Column (4): The taxpayer declares the amount of income tax paid abroad corresponding to the income received declared in column (3).

Column (5): The taxpayer declares taxable income according to the Law on CIT. Column criteria (5) = column (3) + column (4).

Column (6): The taxpayer declares the CIT rate of 20%.

Column (7): The taxpayer declares the payable CIT amount according to the Law on CIT (7) = (5) x (6).

Column (8): The taxpayer declares the amount of CIT paid overseas to be deducted in the tax period. The amount of CIT paid overseas that can be deducted must not exceed the amount of CIT payable under the CIT Law determined in column (7). The total of column (8) = indicator [04] is aggregated to indicator [C16] on declaration 03/TNDN.

Is corporate income tax in Vietnam deductible?

Pursuant to Article 48 of Circular 205/2013/TT-BTC mentioned as follows:

In case a resident of Vietnam has income and has paid tax in the Contracting State to an Agreement concluded with Vietnam, if in the Agreement, Vietnam commits to tax withholding measures, when this resident declare income tax in Vietnam, such income shall be included in the taxable income in Vietnam in accordance with the provisions of the tax laws in force in Vietnam and the tax paid in the Contracting State will be deducted from tax payable in Vietnam.

Tax deductions are made according to the following principles:

- The tax paid in a Contracting State to be deducted is the tax provided for in the Agreement;

- The tax withheld does not exceed the tax payable in Vietnam on income from the Contracting State in accordance with the current tax laws in Vietnam, but it is also not allowed to withhold or refund the higher paid tax amount in another country;

- The tax paid in the Contracting State to be deductible is the tax incurred during the tax year in Vietnam.

At the same time, based on Clause 1, Article 3 of Circular 78/2014/TT-BTC (amended and supplemented with Article 1 of Circular 96/2015/TT-BTC) guiding the deduction of CIT as follows:

- In case an income earned from an overseas project has incurred CIT (or a similar tax) overseas, the Vietnamese ODI enterprise may deduct the tax paid by the enterprise overseas or by the foreign partner (including tax on dividends) from the amount of CIT payable in Vietnam.

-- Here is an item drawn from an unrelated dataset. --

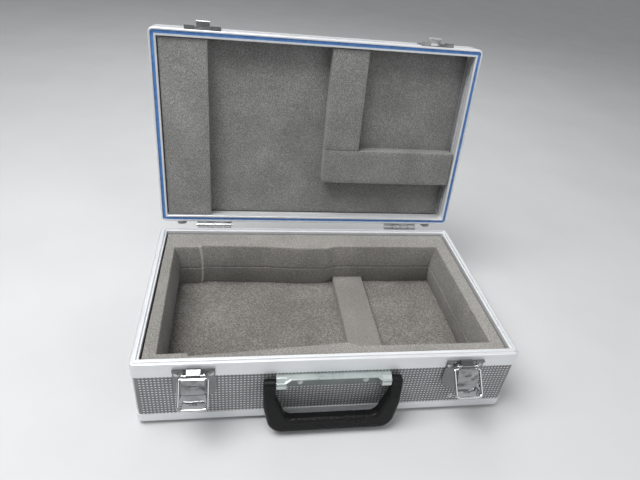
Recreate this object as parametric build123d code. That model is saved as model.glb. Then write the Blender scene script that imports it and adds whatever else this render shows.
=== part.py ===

Nevertheless, the deducted tax must not exceed the amount of CIT calculated under the Law on CIT of Vietnam. Reduction or exemption of CIT on profit from the overseas project under the host country’s law will also be deducted from the amount of CIT payable in Vietnam.

Pursuant to Article 4 of Circular 96/2015/TT-BTC amending and supplementing Article 6 of Circular 96/2015/TT-BTC guiding corporate income tax, stipulating deductible and non-deductible expenses when determining taxable income:

...
1. Except for the non-deductible expenses prescribed in Clause 2 of this Article, every expense is deductible if all of these following conditions are satisfied:
a) The actual expense incurred is related to the enterprise’s business operation.
b) There are sufficient and valid invoices and proof for the expense under the regulations of the law.
c) There is proof of non-cash payment for each invoice for purchase of goods/ services of VND 20 million or over (including VAT).
2. The expenses below are not deductible when calculating taxable income:
2.37. Input VAT that has been deducted or refunded; input VAT of fixed assets being cars for the transport of 9 persons or fewer that exceeds the deductible limit prescribed in legislative documents on VAT; CIT other than CIT paid by the enterprise on behalf of the foreign contractor under the main contract which stipulates that the revenue earned by the foreign contractor and sub-contractors is exclusive of CIT; personal income tax unless the employment contract states that employees’ salaries are exclusive of personal income tax

Accordingly, when the enterprise has been subject to corporate income tax (or a tax of a similar nature to corporate income tax) abroad, based on the dossiers and documents proving the paid income tax amount overseas and deducted from the CIT payable in Vietnam corresponding to the revenue recorded in Vietnam.

In case the enterprise cannot determine the amount of CIT paid overseas to be deductible in Vietnam, the entire CIT amount paid abroad is determined to be a non-deductible expense when determining taxable income.